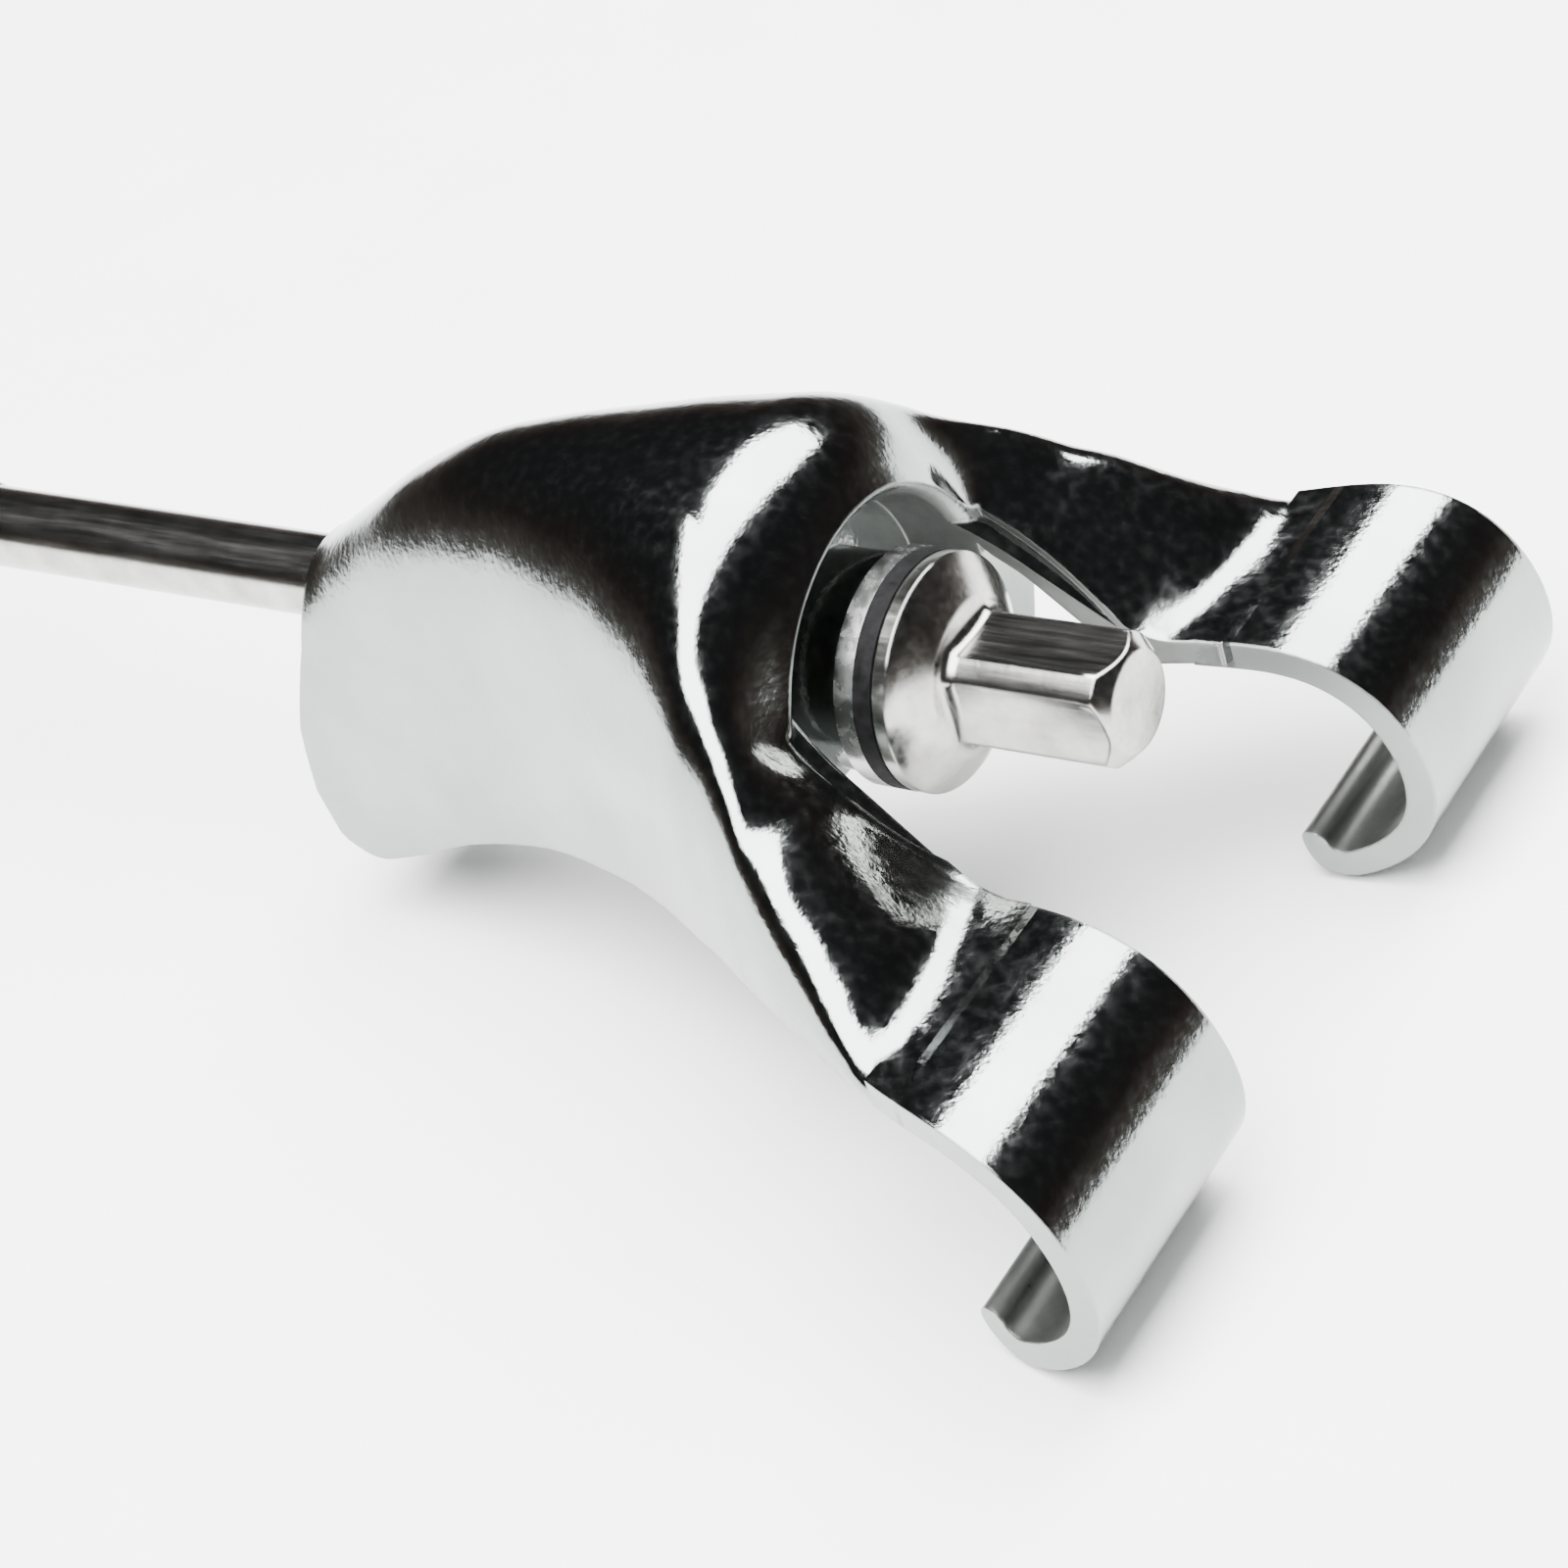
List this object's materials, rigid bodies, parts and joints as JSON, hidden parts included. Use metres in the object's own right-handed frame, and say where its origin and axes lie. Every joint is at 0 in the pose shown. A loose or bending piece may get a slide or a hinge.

---

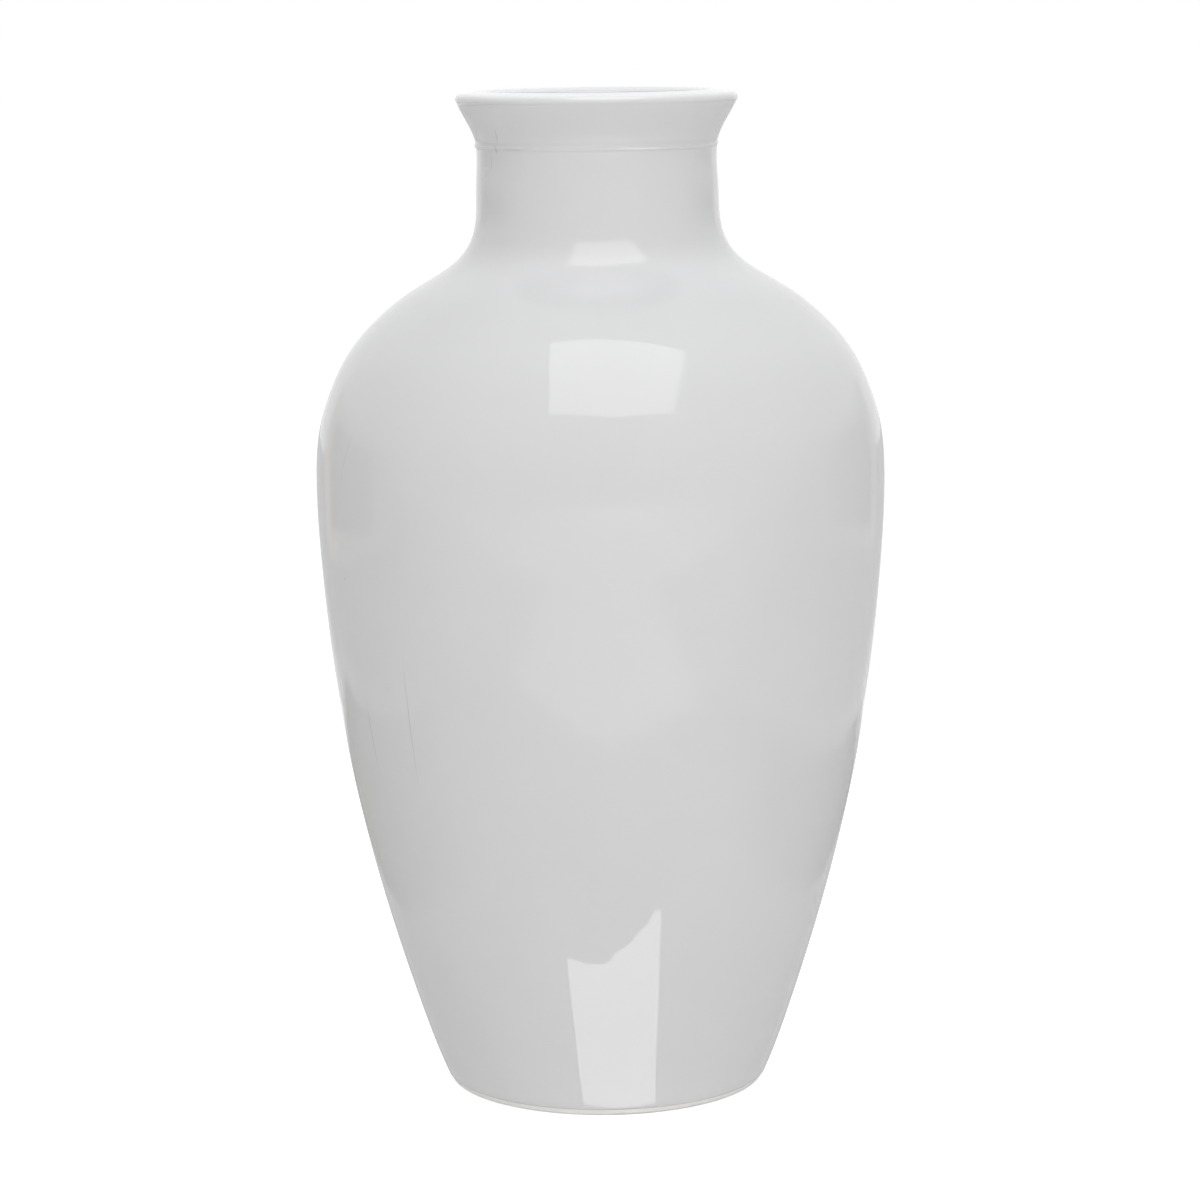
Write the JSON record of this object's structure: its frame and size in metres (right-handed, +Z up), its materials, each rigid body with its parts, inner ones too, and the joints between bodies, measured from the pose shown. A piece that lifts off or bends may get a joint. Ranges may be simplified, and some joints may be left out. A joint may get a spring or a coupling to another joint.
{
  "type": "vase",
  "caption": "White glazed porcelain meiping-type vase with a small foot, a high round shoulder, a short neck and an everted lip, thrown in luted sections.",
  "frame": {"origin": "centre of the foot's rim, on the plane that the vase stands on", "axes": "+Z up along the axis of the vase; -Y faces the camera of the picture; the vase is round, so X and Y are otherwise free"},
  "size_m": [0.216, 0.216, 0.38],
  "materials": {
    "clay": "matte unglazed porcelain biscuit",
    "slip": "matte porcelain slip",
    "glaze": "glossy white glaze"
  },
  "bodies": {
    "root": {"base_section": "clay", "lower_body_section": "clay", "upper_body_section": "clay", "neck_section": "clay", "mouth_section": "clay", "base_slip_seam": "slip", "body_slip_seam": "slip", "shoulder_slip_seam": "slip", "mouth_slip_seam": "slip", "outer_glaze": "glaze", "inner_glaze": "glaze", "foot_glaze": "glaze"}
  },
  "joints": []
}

## [AIM OF THE EXERCISE]
Extract all lines from the material above that include the word "bodies".

## [REPLY]
List this object's materials, rigid bodies, parts and joints as JSON, hidden parts included. Use metres in the object's own right-handed frame, and say where its origin and axes lie. Every joint is at 0 in the pose shown. A loose or bending piece may get a slide or a hinge.
Write the JSON record of this object's structure: its frame and size in metres (right-handed, +Z up), its materials, each rigid body with its parts, inner ones too, and the joints between bodies, measured from the pose shown. A piece that lifts off or bends may get a joint. Ranges may be simplified, and some joints may be left out. A joint may get a spring or a coupling to another joint.
  "bodies": {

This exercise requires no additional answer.